Recorded information:
* * * * * * * * *

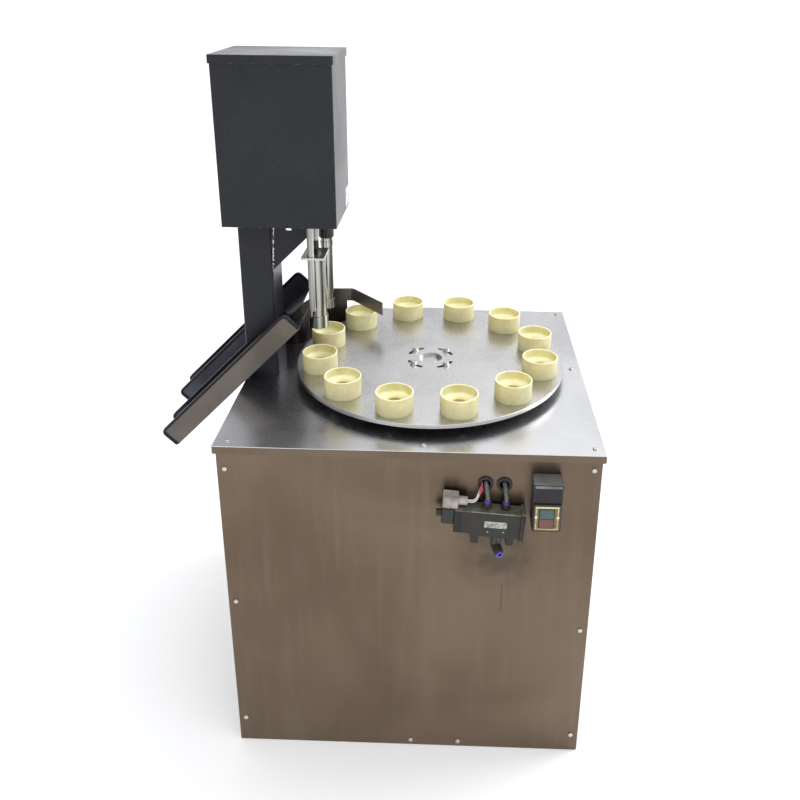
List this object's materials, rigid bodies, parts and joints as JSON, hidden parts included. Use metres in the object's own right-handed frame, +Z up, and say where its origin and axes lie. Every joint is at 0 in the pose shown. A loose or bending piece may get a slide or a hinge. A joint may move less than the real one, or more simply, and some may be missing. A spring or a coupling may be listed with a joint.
{
  "type": "rotary table cup machine",
  "caption": "Floor-standing rotary machine: sheet-metal cabinet, turntable of soft cup nests, column head with air-driven press tubes and side discharge chutes.",
  "frame": {"origin": "centre of the cabinet's footprint, on the floor", "axes": "+X to the operator's right, +Y to the back of the machine, +Z up"},
  "size_m": [0.8782, 0.7124, 1.351],
  "materials": {
    "stainless_panel": "satin sheet, brownish reflections",
    "stainless_lid": "satin sheet",
    "table_steel": "satin, turned and brushed",
    "frame_steel": "grey primer",
    "machined_steel": "machined",
    "housing_iron": "cast",
    "drive_paint": "machine enamel",
    "control_plastic": "moulded",
    "grey_paint": "dark grey metallic paint",
    "chute_steel": "dark sheet",
    "trim_rubber": "black edging",
    "tube_chrome": "polished tube",
    "cylinder_aluminium": "anodised",
    "nest_soft": "cast soft polymer",
    "fastener_steel": "zinc plated",
    "valve_metal": "dark anodised casting",
    "black_plastic": "moulded",
    "connector_plastic": "moulded with a metal gland",
    "fitting_body": "moulded",
    "ring_violet": "moulded",
    "tube_plastic": "grey air tube",
    "wire_plastic": "one red wire and one white",
    "bezel_yellow": "moulded",
    "button_green": "moulded",
    "button_red": "moulded"
  },
  "bodies": {
    "cabinet": {"front_panel": "stainless_panel", "left_panel": "stainless_panel", "right_panel": "stainless_panel", "back_panel": "stainless_panel", "lid": "stainless_lid", "cabinet_frame": "frame_steel", "base_plate": "frame_steel", "drive_plate": "frame_steel", "table_bearings": "machined_steel", "guide_rod": "machined_steel", "bearing_housing": "housing_iron", "reduction_gearbox": "drive_paint", "drive_motor": "drive_paint", "control_unit": "control_plastic", "column": "grey_paint", "column_gusset": "grey_paint", "head_base_plate": "grey_paint", "head_cover": "grey_paint", "head_lid": "grey_paint", "near_chute": "chute_steel", "far_chute": "chute_steel", "sweep_guard": "chute_steel", "chute_trims": "trim_rubber", "cable_entries": "trim_rubber", "front_cylinder": "cylinder_aluminium", "rear_cylinder": "cylinder_aluminium", "cabinet_fasteners": "fastener_steel", "valve_body": "valve_metal", "valve_coil": "black_plastic", "switch_box": "black_plastic", "valve_connector": "connector_plastic", "valve_fittings": "fitting_body", "release_rings": "ring_violet", "air_tubes": "tube_plastic", "valve_wires": "wire_plastic", "switch_bezel": "bezel_yellow"},
    "turntable": {"table_disc": "table_steel", "table_hub": "machined_steel", "table_shaft": "machined_steel", "table_gear": "machined_steel", "table_fasteners": "fastener_steel", "cup_nest_01": "nest_soft", "cup_nest_02": "nest_soft", "cup_nest_03": "nest_soft", "cup_nest_04": "nest_soft", "cup_nest_05": "nest_soft", "cup_nest_06": "nest_soft", "cup_nest_07": "nest_soft", "cup_nest_08": "nest_soft", "cup_nest_09": "nest_soft", "cup_nest_10": "nest_soft", "cup_nest_11": "nest_soft", "cup_nest_12": "nest_soft"},
    "pinion": {"drive_pinion": "machined_steel"},
    "front_press": {"front_press_tube": "tube_chrome", "front_piston_rod": "tube_chrome", "crosshead_plate": "machined_steel"},
    "rear_press": {"rear_press_rod": "tube_chrome"},
    "start_button": {"start_button": "button_green"},
    "stop_button": {"stop_button": "button_red"}
  },
  "joints": [
    {"name": "table_turn", "type": "hinge", "parent": "cabinet", "child": "turntable", "pos_m": [0.029, 0, 0.7], "axis": [0, 0, 1], "continuous": true},
    {"name": "pinion_turn", "type": "hinge", "parent": "cabinet", "child": "pinion", "pos_m": [0.179, 0, 0.68], "axis": [0, 0, 1], "continuous": true},
    {"name": "front_press_slide", "type": "slide", "parent": "cabinet", "child": "front_press", "axis": [0, 0, -1], "range_m": [0, 0.068]},
    {"name": "rear_press_slide", "type": "slide", "parent": "cabinet", "child": "rear_press", "axis": [0, 0, -1], "range_m": [0, 0.068]},
    {"name": "start_button_push", "type": "slide", "parent": "cabinet", "child": "start_button", "axis": [0, 1, 0], "range_m": [0, 0.003], "stiffness_N_per_m": 500, "springref_m": -0.002},
    {"name": "stop_button_push", "type": "slide", "parent": "cabinet", "child": "stop_button", "axis": [0, 1, 0], "range_m": [0, 0.003], "stiffness_N_per_m": 500, "springref_m": -0.002}
  ],
  "couplings": [
    {"joint": "pinion_turn", "follows": "table_turn", "ratio": -4},
    {"joint": "rear_press_slide", "follows": "front_press_slide", "ratio": 1}
  ]
}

* * * * * * * * *

Written instruction: Set down the material above again, word for word.

Answer to this exercise:
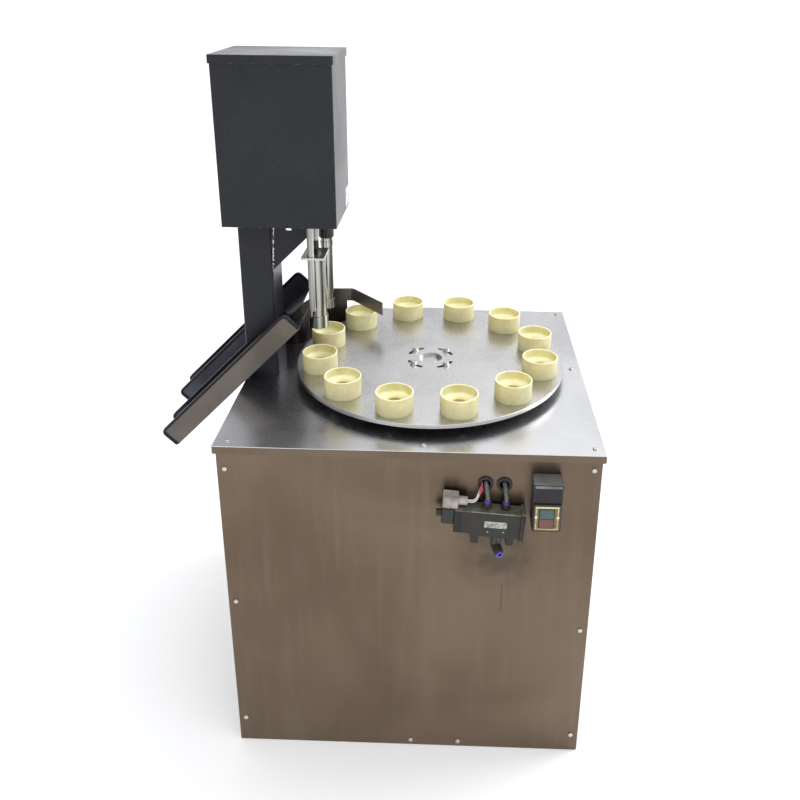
List this object's materials, rigid bodies, parts and joints as JSON, hidden parts included. Use metres in the object's own right-handed frame, +Z up, and say where its origin and axes lie. Every joint is at 0 in the pose shown. A loose or bending piece may get a slide or a hinge. A joint may move less than the real one, or more simply, and some may be missing. A spring or a coupling may be listed with a joint.
{
  "type": "rotary table cup machine",
  "caption": "Floor-standing rotary machine: sheet-metal cabinet, turntable of soft cup nests, column head with air-driven press tubes and side discharge chutes.",
  "frame": {"origin": "centre of the cabinet's footprint, on the floor", "axes": "+X to the operator's right, +Y to the back of the machine, +Z up"},
  "size_m": [0.8782, 0.7124, 1.351],
  "materials": {
    "stainless_panel": "satin sheet, brownish reflections",
    "stainless_lid": "satin sheet",
    "table_steel": "satin, turned and brushed",
    "frame_steel": "grey primer",
    "machined_steel": "machined",
    "housing_iron": "cast",
    "drive_paint": "machine enamel",
    "control_plastic": "moulded",
    "grey_paint": "dark grey metallic paint",
    "chute_steel": "dark sheet",
    "trim_rubber": "black edging",
    "tube_chrome": "polished tube",
    "cylinder_aluminium": "anodised",
    "nest_soft": "cast soft polymer",
    "fastener_steel": "zinc plated",
    "valve_metal": "dark anodised casting",
    "black_plastic": "moulded",
    "connector_plastic": "moulded with a metal gland",
    "fitting_body": "moulded",
    "ring_violet": "moulded",
    "tube_plastic": "grey air tube",
    "wire_plastic": "one red wire and one white",
    "bezel_yellow": "moulded",
    "button_green": "moulded",
    "button_red": "moulded"
  },
  "bodies": {
    "cabinet": {"front_panel": "stainless_panel", "left_panel": "stainless_panel", "right_panel": "stainless_panel", "back_panel": "stainless_panel", "lid": "stainless_lid", "cabinet_frame": "frame_steel", "base_plate": "frame_steel", "drive_plate": "frame_steel", "table_bearings": "machined_steel", "guide_rod": "machined_steel", "bearing_housing": "housing_iron", "reduction_gearbox": "drive_paint", "drive_motor": "drive_paint", "control_unit": "control_plastic", "column": "grey_paint", "column_gusset": "grey_paint", "head_base_plate": "grey_paint", "head_cover": "grey_paint", "head_lid": "grey_paint", "near_chute": "chute_steel", "far_chute": "chute_steel", "sweep_guard": "chute_steel", "chute_trims": "trim_rubber", "cable_entries": "trim_rubber", "front_cylinder": "cylinder_aluminium", "rear_cylinder": "cylinder_aluminium", "cabinet_fasteners": "fastener_steel", "valve_body": "valve_metal", "valve_coil": "black_plastic", "switch_box": "black_plastic", "valve_connector": "connector_plastic", "valve_fittings": "fitting_body", "release_rings": "ring_violet", "air_tubes": "tube_plastic", "valve_wires": "wire_plastic", "switch_bezel": "bezel_yellow"},
    "turntable": {"table_disc": "table_steel", "table_hub": "machined_steel", "table_shaft": "machined_steel", "table_gear": "machined_steel", "table_fasteners": "fastener_steel", "cup_nest_01": "nest_soft", "cup_nest_02": "nest_soft", "cup_nest_03": "nest_soft", "cup_nest_04": "nest_soft", "cup_nest_05": "nest_soft", "cup_nest_06": "nest_soft", "cup_nest_07": "nest_soft", "cup_nest_08": "nest_soft", "cup_nest_09": "nest_soft", "cup_nest_10": "nest_soft", "cup_nest_11": "nest_soft", "cup_nest_12": "nest_soft"},
    "pinion": {"drive_pinion": "machined_steel"},
    "front_press": {"front_press_tube": "tube_chrome", "front_piston_rod": "tube_chrome", "crosshead_plate": "machined_steel"},
    "rear_press": {"rear_press_rod": "tube_chrome"},
    "start_button": {"start_button": "button_green"},
    "stop_button": {"stop_button": "button_red"}
  },
  "joints": [
    {"name": "table_turn", "type": "hinge", "parent": "cabinet", "child": "turntable", "pos_m": [0.029, 0, 0.7], "axis": [0, 0, 1], "continuous": true},
    {"name": "pinion_turn", "type": "hinge", "parent": "cabinet", "child": "pinion", "pos_m": [0.179, 0, 0.68], "axis": [0, 0, 1], "continuous": true},
    {"name": "front_press_slide", "type": "slide", "parent": "cabinet", "child": "front_press", "axis": [0, 0, -1], "range_m": [0, 0.068]},
    {"name": "rear_press_slide", "type": "slide", "parent": "cabinet", "child": "rear_press", "axis": [0, 0, -1], "range_m": [0, 0.068]},
    {"name": "start_button_push", "type": "slide", "parent": "cabinet", "child": "start_button", "axis": [0, 1, 0], "range_m": [0, 0.003], "stiffness_N_per_m": 500, "springref_m": -0.002},
    {"name": "stop_button_push", "type": "slide", "parent": "cabinet", "child": "stop_button", "axis": [0, 1, 0], "range_m": [0, 0.003], "stiffness_N_per_m": 500, "springref_m": -0.002}
  ],
  "couplings": [
    {"joint": "pinion_turn", "follows": "table_turn", "ratio": -4},
    {"joint": "rear_press_slide", "follows": "front_press_slide", "ratio": 1}
  ]
}